GEDUNGNYA berbentuk L. Bagian mukanya dua tingkat, sedang bagian
belakangnya delapan tingkat. Dua bagian itu dihubungkan oleh
semacam corridor. Lantai-lantainya cocok untuk perkantoran,
konperensi, bahkan pesta. Seluruhnya hampir menyita pelataran
tanah seluas lebih tiga hektar. Tapi kurang tersedia tempat
parkir mobil. Jalan raya Kebon Sirih, yang di depan gedung itu,
akan sering tampaknya jadi tempat parkirnya.
Itulah Gedung Dewan Pers. Pemakaiannya diresmikan oleh Presiden
Soeharto, awal Maret. Seluruh bangunannya terbikin dari bahan
kelas satu. Di bagian-bagian tertentu, misalnya di tempat
menunggu lift, ada cermin. Sementara tangga-tangga ke seluruh
tingkat berlapiskan kain linen hijau yang mahal. Tentu dengan AC
sentral.
Biaya pembangunannya Rp 1,5 milyar.

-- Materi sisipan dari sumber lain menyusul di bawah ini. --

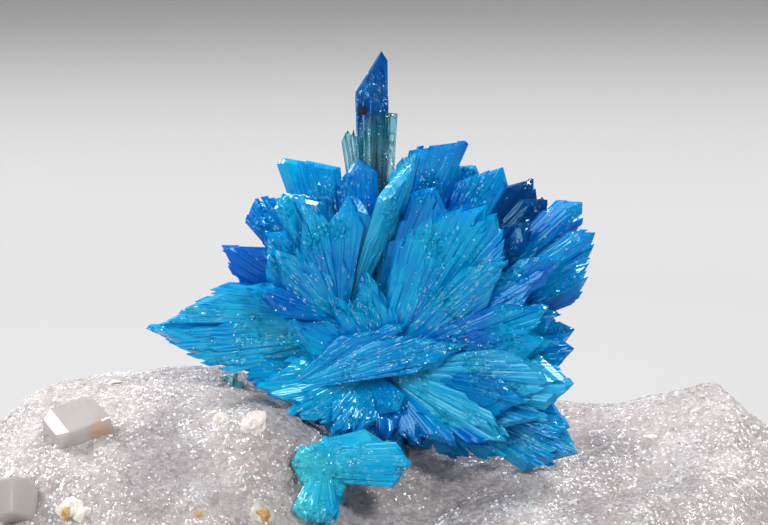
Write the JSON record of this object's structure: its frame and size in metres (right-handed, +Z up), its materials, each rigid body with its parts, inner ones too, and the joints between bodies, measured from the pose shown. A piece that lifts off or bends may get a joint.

Uang sebanyak itu diperoleh
dari Asosiasi Importir Film Mandarin. Maka pengusaha
Sudwikadmono, Ketua Asosiasi itu membuka upacara peresmian
gedung itu. Ini hasil usaha "gotong royong," katanya. Memang,
seperti diumumkan Menpen Ali Murtopo pada upacara pemancangan
tiang pertamanya satu setengah tahun lalu, "Asosiasi Importir
Film Mandarin yang menggotong, kami (Deppen) yang meroyongkan."
Dalam upacara peresmian tadi, Menpen yang merangkap Ketua Dewan
Pers, menyatakan "penghargaan sebesar-besarnya," pada unsur
perfilman yang membantu unsur pers. H.B.M. Diah, Ketua Harian
Dewan Pers di upacara yang sama, merasa perlu menjelaskan kenapa
kalangan pers dapat gedung mahal itu tanpa keluar uang sepeser
pun. Menteri Penerangan sebagai Ketua Dewan Pers, kata Diah yang
sehari-hari memimpin koran Merdeka,"tidak sampai hati
membebankan pers Indonesia dengan biaya besar ini, karena
sebagian terbesar masih lemah."
Unsur film sebagai"saudarasepupu" (istilah Diah) menjadi sumber
dana bagi unsur pers. Pemerintah mengimbanginya dengan jatah
impor untuk ketiga asosiasi (Importir Film Eropa dan Amerika,
Importir Film Mandarin dan Importir Film Non-Mandarin) itu.
Sedikitnya 260 judul film untuk 26 importir setahun. Dari
ketiganya, adalah Asosiasi Importir Film Mandarin yang punya
kemampuan paling besar untuk menyumbang. Suatu pertanda pula
betapa besarnya pasaran flim Kung Fu.
Saudara Kandung
Untuk Monumen Pers di Sala diperoleh (sekitar Rp 700 juta) dari
Asosiasi Importir Film Eropa dan Amerika. Dana pembangunan
Monumen Perjuangan di Pacitan terkumpul dari Asosiasi Importir
Film Eropa dan Amerika, dan yang di Sibolga dari Asosiasi
Importir Film Asia Non-Mandarin.
Bebankah semua itu bagi asosiasi? "Pers dan film bukan lagi
saudara sepupu, tapi sudah saudara kandung," kata Marius Nizart,
Sekretaris Asosiasi Importir Film Mandarin. Maksudnya, tentu,
dana Rp 1,5 milyar untuk Gedung Dewan Pers itu sudah sewajarnya
diberikan.
Dana sumbangan tersebut dalam prakteknya tidak dipungut sebagai
iuran importir, tapi sudah terkait dan diperhitungkan dalam
harga jual film. Menurut seorang importir, sumbangan itu sekitar
Rp 10 juta per judul film Sementara importir bisa memperbanyak
copy sampai enam, hingga lebih cepat peredarannya. Belum lagi
kesempatan menjualnya untuk pasaran video casset. "Saudara
sepupu" akan tetap untung.
PWI (Persatuan Wartawan Indonesia), SPS (Serikat Perusahaan
Suratkabar) dan SGP (Serikat Grafika Pers)--yang selama ini
berkantor secara terpencar-akan berkumpul bersama Dewan Pers di
gedung itu. Di situ "ada kesempatan yang lebih luas untuk
bekerja dan berpikir lebih tenang," kata H. Soekarno SH, Dirjen
Pembinaan Pers dan Grafika, Deppen. "Mudah-mudahan kita bisa
lebih mengembangkan konsep-konsep nasional tentang kehidupan
pers,"ujar Soekarno SH yang juga Sekretaris Dewan Pers.